» **Task statement**: Print all the entries verbatim.

>>>

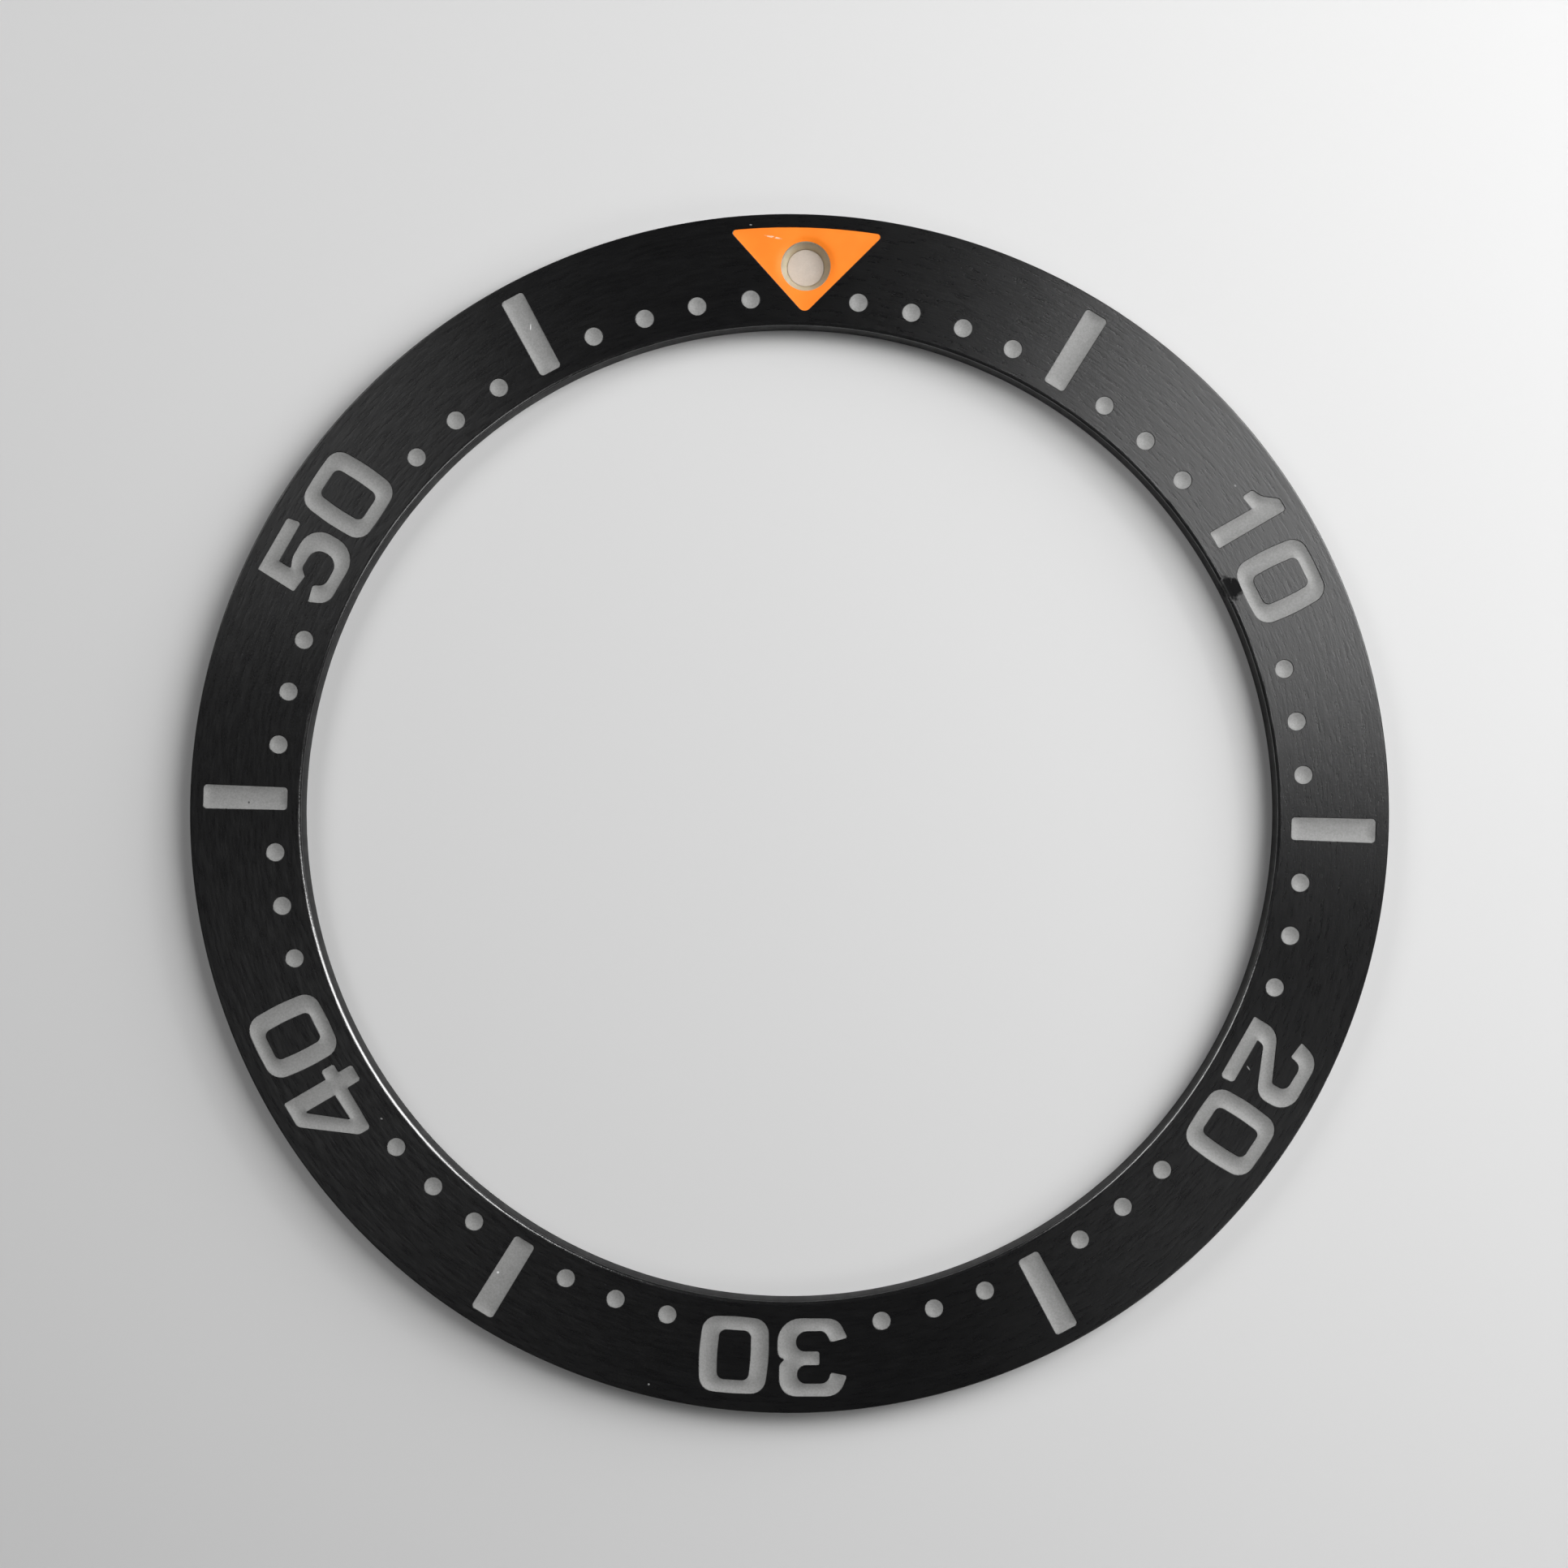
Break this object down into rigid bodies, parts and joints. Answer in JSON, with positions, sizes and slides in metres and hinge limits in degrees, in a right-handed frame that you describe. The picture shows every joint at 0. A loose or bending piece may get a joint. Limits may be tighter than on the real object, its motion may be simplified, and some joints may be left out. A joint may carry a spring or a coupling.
{
  "type": "dive watch bezel insert",
  "caption": "Flat black ring insert for a diver's watch bezel, with sunk silver minute marks, an orange zero triangle and a luminous pip.",
  "frame": {"origin": "centre of the back face, on the ring's axis", "axes": "+Z along the ring's axis, out of the front face that carries the marks; +Y towards the zero triangle; +X towards the 15-minute bar"},
  "size_m": [0.038, 0.038, 0.001],
  "materials": {
    "black_anodised": "black anodised aluminium, satin, with fine brushing that runs round the ring",
    "silver_paint": "silver-grey enamel paint, satin, lying dished in shallow pockets",
    "orange_paint": "orange enamel paint, satin",
    "pip_resin": "greenish-beige resin, slightly translucent, semi-gloss",
    "lume": "cream luminous compound, matte, fine grained"
  },
  "bodies": {
    "root": {"insert_ring": "black_anodised", "minute_dot_01": "silver_paint", "minute_dot_02": "silver_paint", "minute_dot_03": "silver_paint", "minute_dot_04": "silver_paint", "minute_dot_06": "silver_paint", "minute_dot_07": "silver_paint", "minute_dot_08": "silver_paint", "minute_dot_12": "silver_paint", "minute_dot_13": "silver_paint", "minute_dot_14": "silver_paint", "minute_dot_16": "silver_paint", "minute_dot_17": "silver_paint", "minute_dot_18": "silver_paint", "minute_dot_22": "silver_paint", "minute_dot_23": "silver_paint", "minute_dot_24": "silver_paint", "minute_dot_26": "silver_paint", "minute_dot_27": "silver_paint", "minute_dot_28": "silver_paint", "minute_dot_32": "silver_paint", "minute_dot_33": "silver_paint", "minute_dot_34": "silver_paint", "minute_dot_36": "silver_paint", "minute_dot_37": "silver_paint", "minute_dot_38": "silver_paint", "minute_dot_42": "silver_paint", "minute_dot_43": "silver_paint", "minute_dot_44": "silver_paint", "minute_dot_46": "silver_paint", "minute_dot_47": "silver_paint", "minute_dot_48": "silver_paint", "minute_dot_52": "silver_paint", "minute_dot_53": "silver_paint", "minute_dot_54": "silver_paint", "minute_dot_56": "silver_paint", "minute_dot_57": "silver_paint", "minute_dot_58": "silver_paint", "minute_dot_59": "silver_paint", "minute_bar_05": "silver_paint", "minute_bar_15": "silver_paint", "minute_bar_25": "silver_paint", "minute_bar_35": "silver_paint", "minute_bar_45": "silver_paint", "minute_bar_55": "silver_paint", "numeral_10": "silver_paint", "numeral_20": "silver_paint", "numeral_30": "silver_paint", "numeral_40": "silver_paint", "numeral_50": "silver_paint", "zero_triangle": "orange_paint", "pip_cup": "pip_resin", "pip_lume": "lume"}
  },
  "joints": []
}
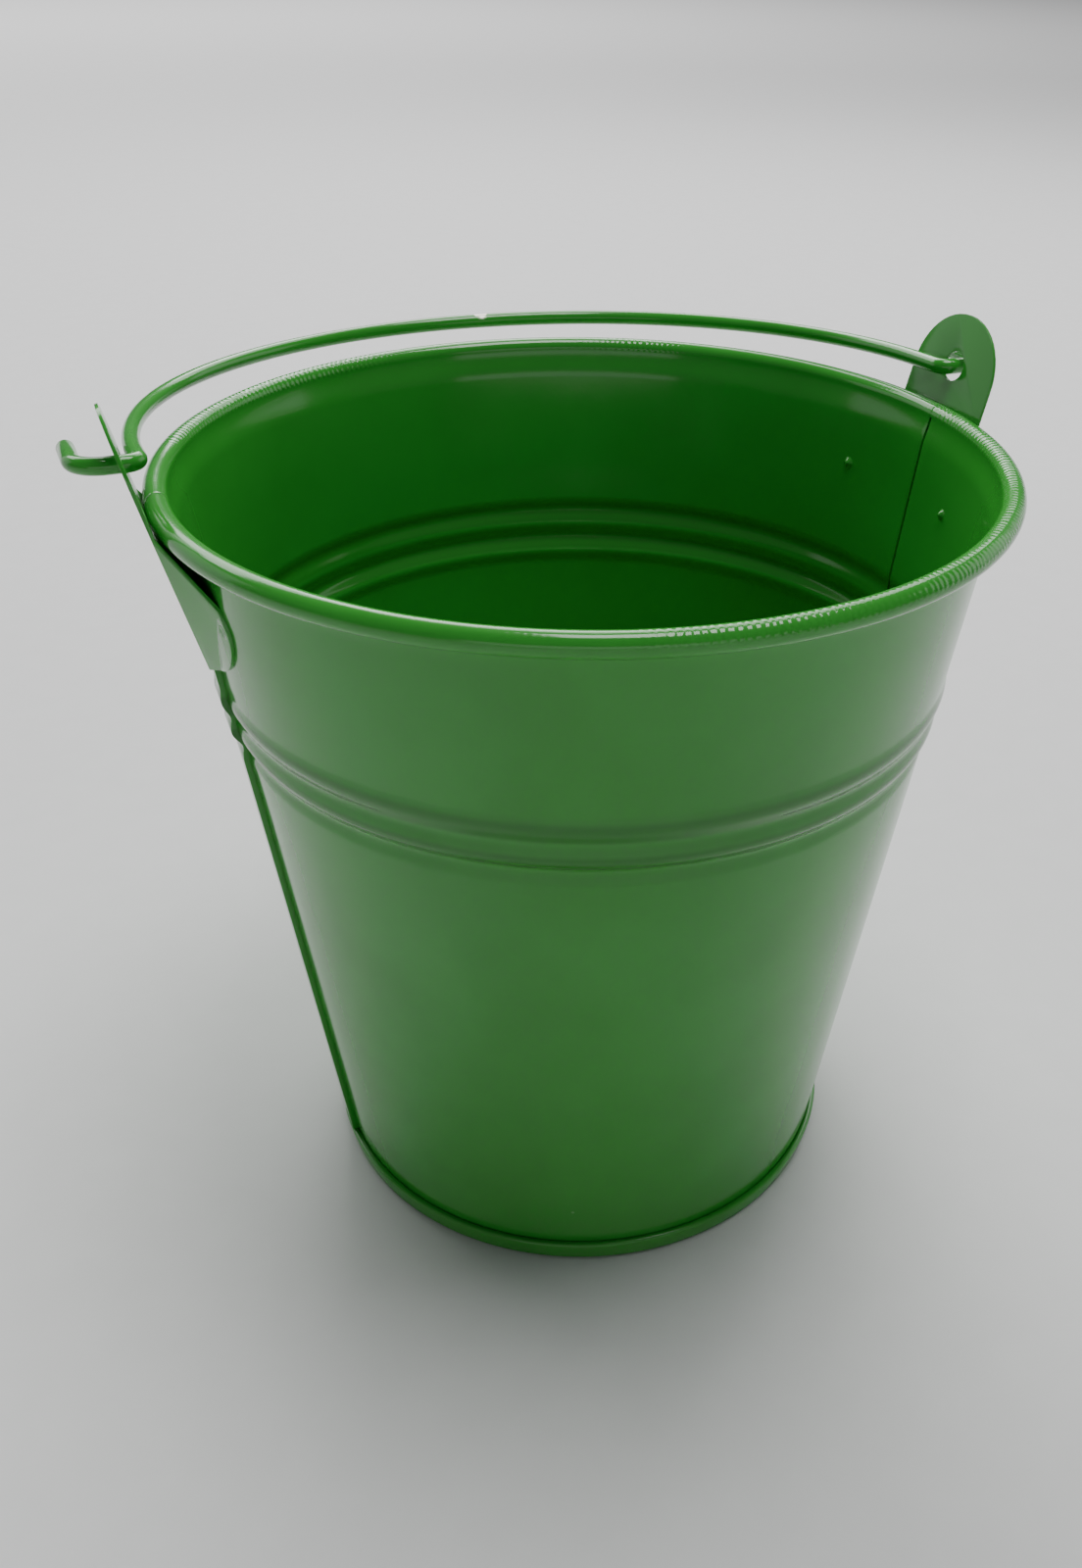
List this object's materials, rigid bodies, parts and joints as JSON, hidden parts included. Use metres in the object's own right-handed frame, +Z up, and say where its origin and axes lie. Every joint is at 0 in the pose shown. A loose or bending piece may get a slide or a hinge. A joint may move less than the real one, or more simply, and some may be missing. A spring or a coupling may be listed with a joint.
{
  "type": "bucket",
  "caption": "Small tapered sheet-steel florist bucket with a rolled rim, a band of beads under it, pressed ears and a swinging wire bail.",
  "frame": {"origin": "on the bucket's axis, in the plane of its foot", "axes": "+Z up along the bucket's axis, +X through the middle of the right ear and 1.5 degrees off the bail's hinge line, +Y towards the side the bail lies on at rest"},
  "size_m": [0.1518, 0.1395, 0.1396],
  "materials": {
    "coated_sheet": "glossy green enamel over thin sheet steel",
    "coated_wire": "glossy green enamel over steel wire, chipped at one small spot"
  },
  "bodies": {
    "bucket": {"wall_front": "coated_sheet", "wall_rear": "coated_sheet", "base_disc": "coated_sheet", "ear_right": "coated_sheet", "ear_left": "coated_sheet", "ear_welds": "coated_sheet"},
    "handle": {"bail": "coated_wire"}
  },
  "joints": [
    {"name": "bail_swing", "type": "hinge", "parent": "bucket", "child": "handle", "pos_m": [0, 0.00178, 0.1312], "axis": [0.9997, -0.0262, 0], "range_deg": [-12, 190]}
  ]
}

<<<

» **Answer for this exercise**:
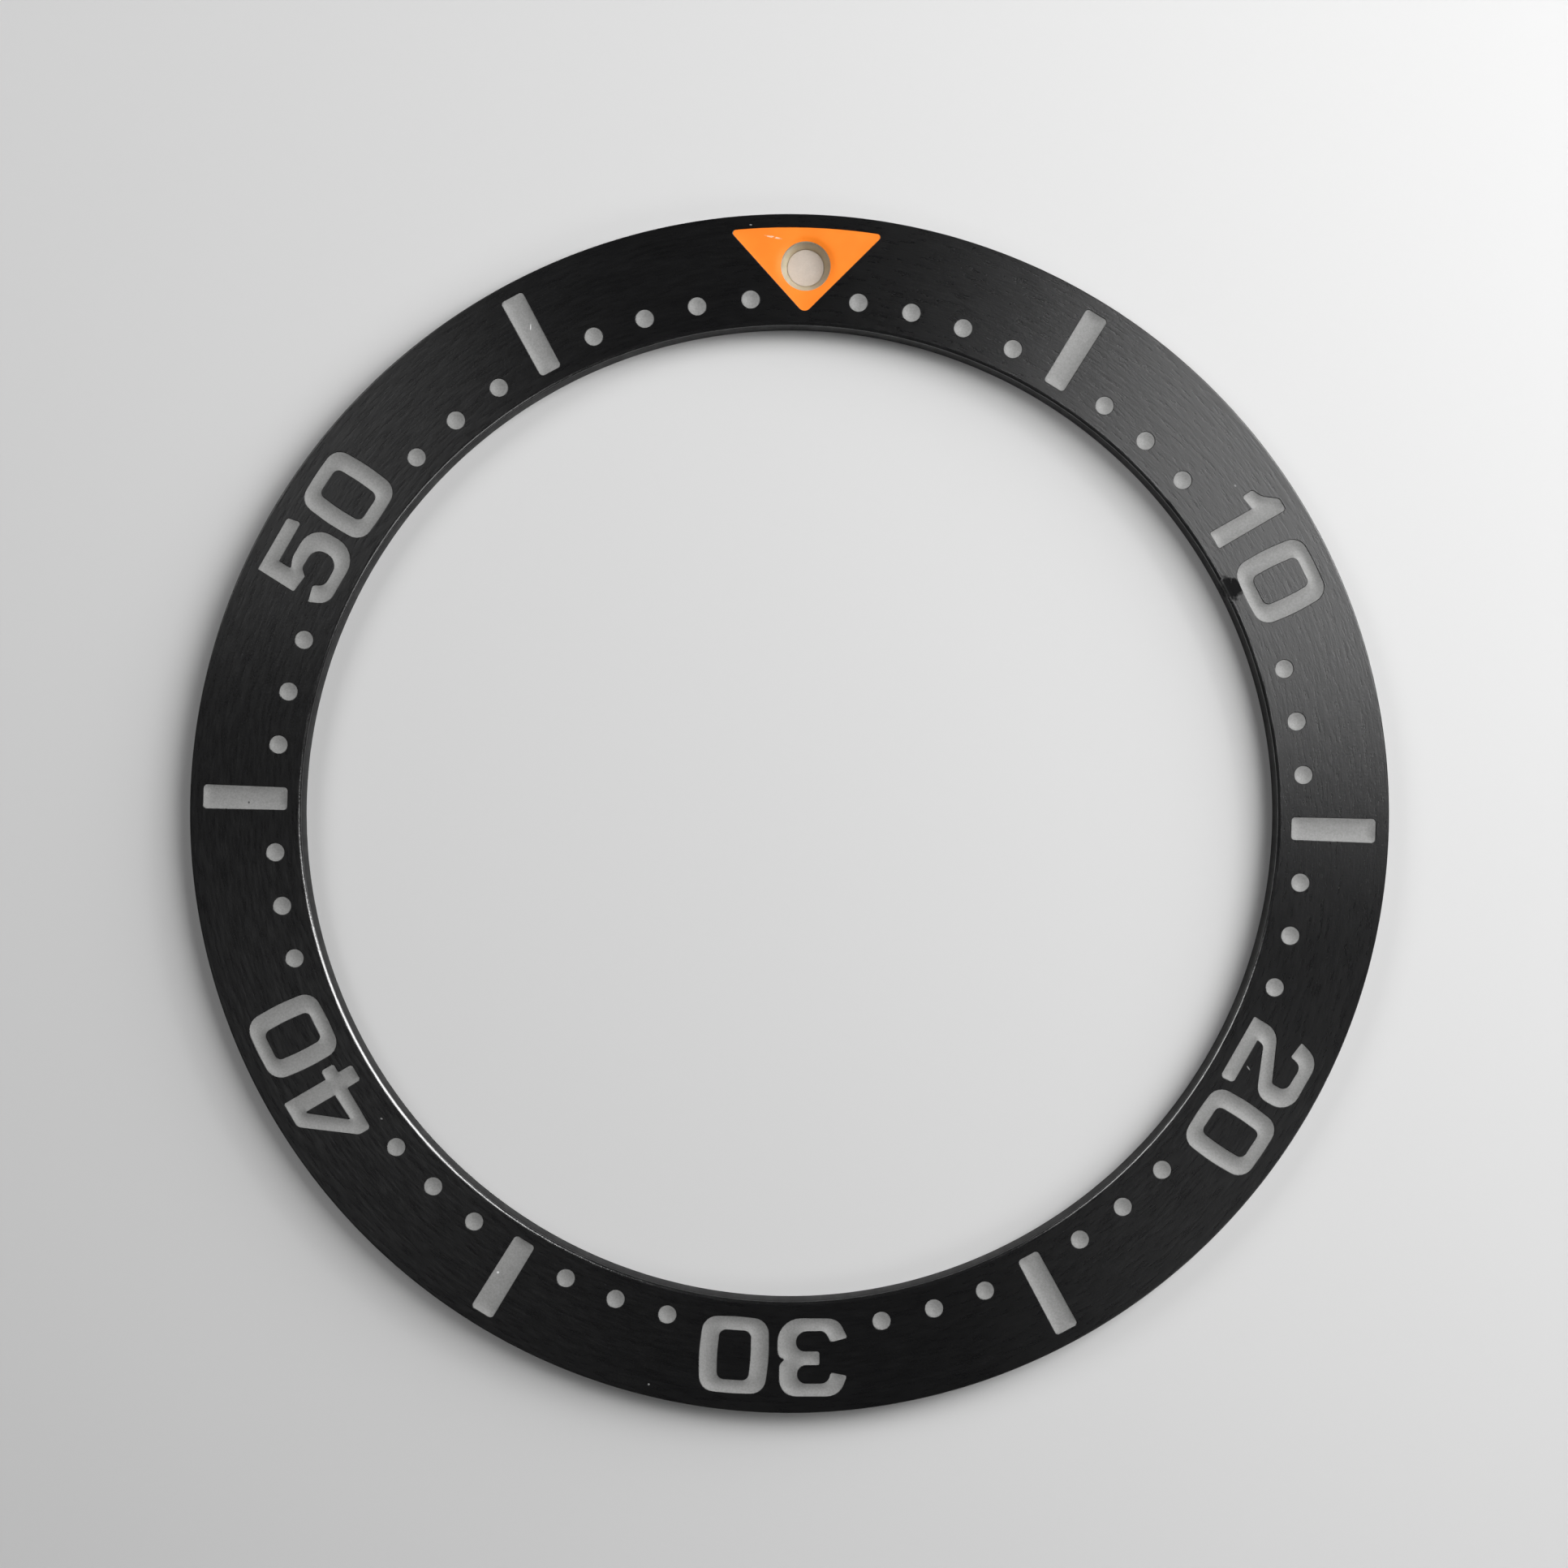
Break this object down into rigid bodies, parts and joints. Answer in JSON, with positions, sizes and slides in metres and hinge limits in degrees, in a right-handed frame that you describe. The picture shows every joint at 0. A loose or bending piece may get a joint. Limits may be tighter than on the real object, its motion may be simplified, and some joints may be left out. A joint may carry a spring or a coupling.
{
  "type": "dive watch bezel insert",
  "caption": "Flat black ring insert for a diver's watch bezel, with sunk silver minute marks, an orange zero triangle and a luminous pip.",
  "frame": {"origin": "centre of the back face, on the ring's axis", "axes": "+Z along the ring's axis, out of the front face that carries the marks; +Y towards the zero triangle; +X towards the 15-minute bar"},
  "size_m": [0.038, 0.038, 0.001],
  "materials": {
    "black_anodised": "black anodised aluminium, satin, with fine brushing that runs round the ring",
    "silver_paint": "silver-grey enamel paint, satin, lying dished in shallow pockets",
    "orange_paint": "orange enamel paint, satin",
    "pip_resin": "greenish-beige resin, slightly translucent, semi-gloss",
    "lume": "cream luminous compound, matte, fine grained"
  },
  "bodies": {
    "root": {"insert_ring": "black_anodised", "minute_dot_01": "silver_paint", "minute_dot_02": "silver_paint", "minute_dot_03": "silver_paint", "minute_dot_04": "silver_paint", "minute_dot_06": "silver_paint", "minute_dot_07": "silver_paint", "minute_dot_08": "silver_paint", "minute_dot_12": "silver_paint", "minute_dot_13": "silver_paint", "minute_dot_14": "silver_paint", "minute_dot_16": "silver_paint", "minute_dot_17": "silver_paint", "minute_dot_18": "silver_paint", "minute_dot_22": "silver_paint", "minute_dot_23": "silver_paint", "minute_dot_24": "silver_paint", "minute_dot_26": "silver_paint", "minute_dot_27": "silver_paint", "minute_dot_28": "silver_paint", "minute_dot_32": "silver_paint", "minute_dot_33": "silver_paint", "minute_dot_34": "silver_paint", "minute_dot_36": "silver_paint", "minute_dot_37": "silver_paint", "minute_dot_38": "silver_paint", "minute_dot_42": "silver_paint", "minute_dot_43": "silver_paint", "minute_dot_44": "silver_paint", "minute_dot_46": "silver_paint", "minute_dot_47": "silver_paint", "minute_dot_48": "silver_paint", "minute_dot_52": "silver_paint", "minute_dot_53": "silver_paint", "minute_dot_54": "silver_paint", "minute_dot_56": "silver_paint", "minute_dot_57": "silver_paint", "minute_dot_58": "silver_paint", "minute_dot_59": "silver_paint", "minute_bar_05": "silver_paint", "minute_bar_15": "silver_paint", "minute_bar_25": "silver_paint", "minute_bar_35": "silver_paint", "minute_bar_45": "silver_paint", "minute_bar_55": "silver_paint", "numeral_10": "silver_paint", "numeral_20": "silver_paint", "numeral_30": "silver_paint", "numeral_40": "silver_paint", "numeral_50": "silver_paint", "zero_triangle": "orange_paint", "pip_cup": "pip_resin", "pip_lume": "lume"}
  },
  "joints": []
}
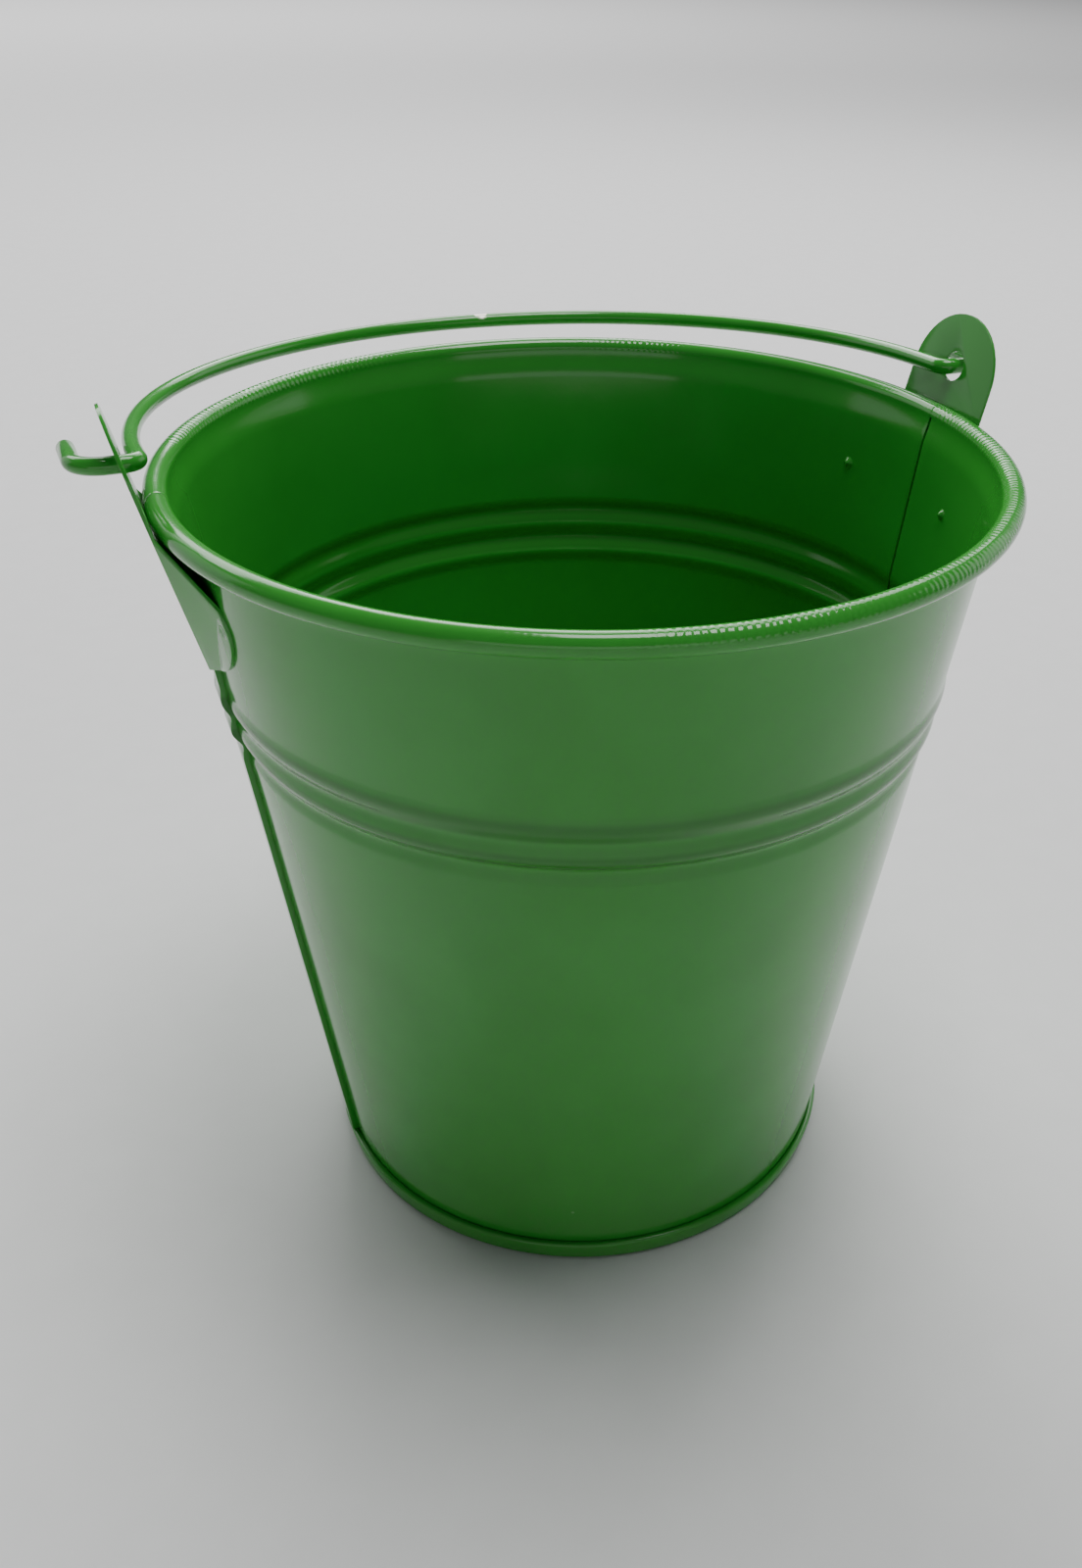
List this object's materials, rigid bodies, parts and joints as JSON, hidden parts included. Use metres in the object's own right-handed frame, +Z up, and say where its origin and axes lie. Every joint is at 0 in the pose shown. A loose or bending piece may get a slide or a hinge. A joint may move less than the real one, or more simply, and some may be missing. A spring or a coupling may be listed with a joint.
{
  "type": "bucket",
  "caption": "Small tapered sheet-steel florist bucket with a rolled rim, a band of beads under it, pressed ears and a swinging wire bail.",
  "frame": {"origin": "on the bucket's axis, in the plane of its foot", "axes": "+Z up along the bucket's axis, +X through the middle of the right ear and 1.5 degrees off the bail's hinge line, +Y towards the side the bail lies on at rest"},
  "size_m": [0.1518, 0.1395, 0.1396],
  "materials": {
    "coated_sheet": "glossy green enamel over thin sheet steel",
    "coated_wire": "glossy green enamel over steel wire, chipped at one small spot"
  },
  "bodies": {
    "bucket": {"wall_front": "coated_sheet", "wall_rear": "coated_sheet", "base_disc": "coated_sheet", "ear_right": "coated_sheet", "ear_left": "coated_sheet", "ear_welds": "coated_sheet"},
    "handle": {"bail": "coated_wire"}
  },
  "joints": [
    {"name": "bail_swing", "type": "hinge", "parent": "bucket", "child": "handle", "pos_m": [0, 0.00178, 0.1312], "axis": [0.9997, -0.0262, 0], "range_deg": [-12, 190]}
  ]
}